Второй наставляющей и поручающей инстанцией был А. П. Сергеенко. Без сомнения, по указанию самого Владимира Григорьевича, он своим тихим и вкрадчивым голосом (Александра Львовна сравнивала, бывало, Алешу с Ури-элом Гипом из диккенсовского «Давида Копперфильда»), долго и подробно внушал мне, что я ни в коем случае не должен смешивать Льва Николаевича и Софью Андреевну. Это – совершенно разные, чужие друг другу люди, разных характеров и разных мировоззрений. Между ними нет ничего общего. Софья Андреевна не только не сочувствует взглядам Льва Николаевича, но даже относится к ним враждебно. Более того, она часто проявляет психическую ненормальность. Совместная жизнь с женой для Льва Николаевича очень тяжела, это – его крест, он очень страдает, и это я всегда должен иметь в виду. В частности, очень желательно, чтобы, живя в Ясной Поляне, я вел дневник и записывал в нем не только слова самого Льва Николаевича, но и все подробности его семейной жизни. «Это прекрасно делал Гусев», – добавил Алексей Петрович.

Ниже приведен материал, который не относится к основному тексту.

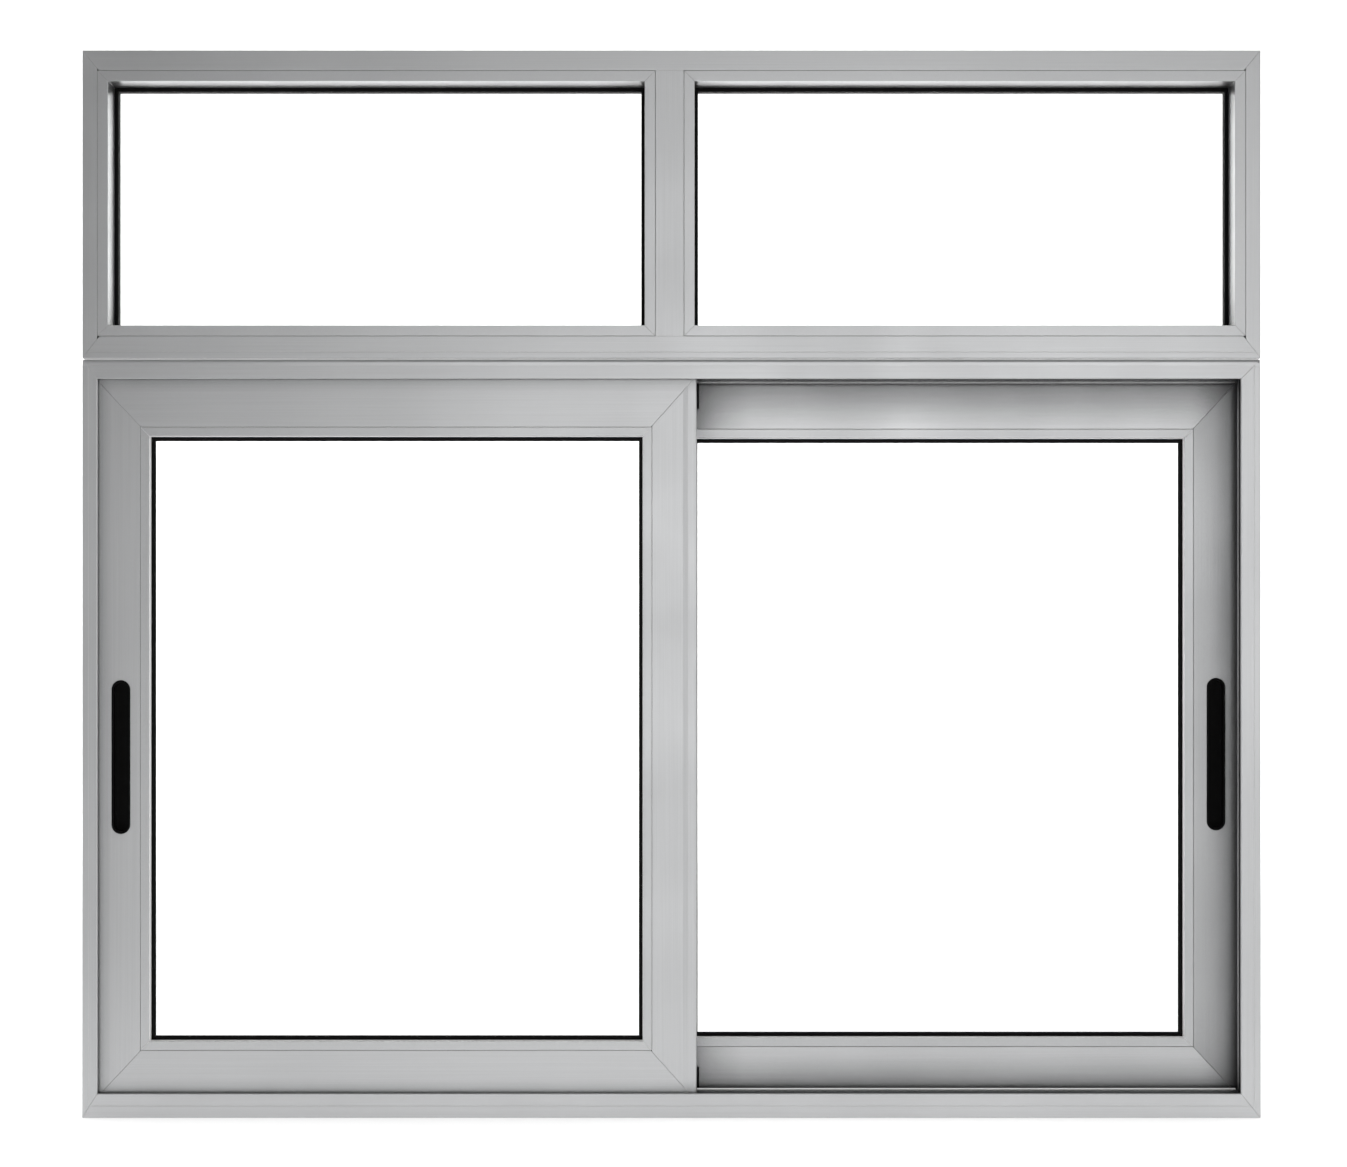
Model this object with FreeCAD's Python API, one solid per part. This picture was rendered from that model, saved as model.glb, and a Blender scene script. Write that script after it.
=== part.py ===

Он вручил мне несколько английских тетрадей с добавочными листами для копий. В тетради эти я должен был записывать свои яснополянские наблюдения и впечатления. Писать следовало с прокладной, копировальной бумагой, острым карандашом, а затем листки с копией текста вырывать по пунктиру и. отсылать в Крекшино.
– Владимиру Григорьевичу и Анне Константиновне, при их вынужденной оторванности от Льва Николаевича, будет очень приятно и дорого получать все сведения об его ежедневной жизни! – говорил Алексей Петрович.
Я наивно верил каждому его слову, сочувственно качал головой при рассказах о недобром характере Софьи Андреевны, находил совершенно естественным желание Владимира Григорьевича и Анны Константиновны получать копии всего, что я буду записывать в Ясной Поляне, и обещался Алеше, как и Владимиру Григорьевичу, выполнить все его указания.
Мне и в голову не приходило, как должно было стеснить меня в будущем хотя бы одно только обещание – о предоставлении Чертковым копий моего дневника! Но пока что я не сомневался в полной тожественности интересов В. Г. Черткова с интересами нашего общего великого учителя.